Sono trascorsi tanti anni da quel giorno, gran parte di questi passati chiuso dentro una cella, ma tante cose sono cambiate da quando mi sono trasferito di carcere. Tra qualche mese compirò gli anni e sono molto diverso da quell’ingenuo e credulone ragazzino di allora. I miei obbiettivi sono decisamente mutati e questa cella è diventata davvero troppo piccola e angusta per contenere tutti i miei sogni e le mie speranze. Il percorso di reinserimento che ho effettuato è diventato veramente efficace solo quando ha iniziato a basarsi su attività sane, quali lo sport, la scuola e il lavoro. Certo nelle nostre condizioni, queste attività non sono mai abbastanza, ma se si riesce a farle possono diventare delle opportunità per programmarsi concretamente una nuova vita fuori. Lo sport, ad esempio, mi ha permesso di confrontarmi in maniera giusta con gli altri. L’acquisizione di un titolo di studio, invece, mi ha consentito di pensare con più chiarezza e onestà a cosa volevo fare del futuro. Il lavoro, infine, mi ha dato reddito, utile innanzitutto a migliorare le condizioni di vita quotidiane e soprattutto capace di offrirmi tutta quella serie di garanzie e referenze necessarie al mio effettivo rientro in società. In questo modo, inoltre, ho conosciuto parti e potenzialità a me sconosciute fino ad allora, che mi hanno reso forte dentro, dandomi nel tempo una consapevolezza e un’energia sempre maggiori.

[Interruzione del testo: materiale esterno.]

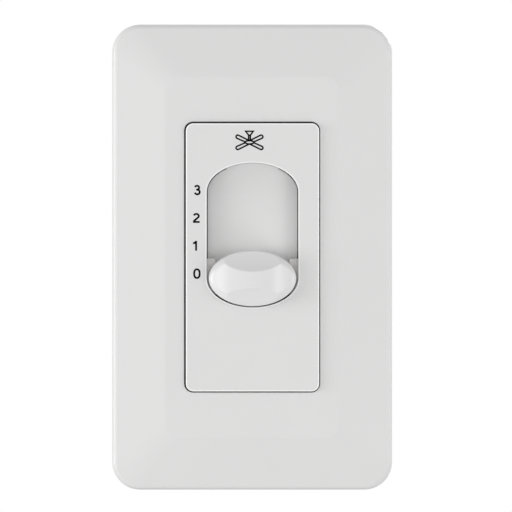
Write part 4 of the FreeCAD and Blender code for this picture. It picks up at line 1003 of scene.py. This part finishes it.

Adesso, finalmente, ho il coraggio di essere ciò che sono sempre stato, ovvero un sognatore che ha voglia di vivere, conoscere e amare la vita, ma che a differenza di prima, ora lo vuole fare per davvero. Per fortuna, nonostante tutto quello che ho vissuto, riesco ancora a stupirmi delle bellezza di questo nuovo e curioso mondo e adesso, al contrario di prima, i miei desideri li posso veramente realizzare, sono concreti, limpidi e infinitamente più  appaganti di quelli che facevo quando ero solo un giovane ribelle.

Oggi sono sicuramente cambiato in meglio, e svolgo un lavoro che mi piace e mi gratifica. Vicino ho delle persone vere che credono in me e hanno fiducia in me e questo mi basta per sentirmi un uomo felice, in parte libero e appagato dalla vita. Certo sto riscontrando parecchie difficoltà in questo percorso di rinascita, ma ho la consapevolezza del mio passato e la determinazione del mio presente che mi sostengono, e sono sicuro, così, di poter arrivare a realizzare tutti gli obbiettivi che mi sto prefissando per il futuro. Affronto questa non facile parentesi della mia vita con sicurezza e caparbietà, perché adesso so cosa voglio e so quanto valgo, quindi lascio definitivamente gli spettri del passato in cerca di nuovi e migliori confini, e mi affaccio alla finestra guardando con ottimismo.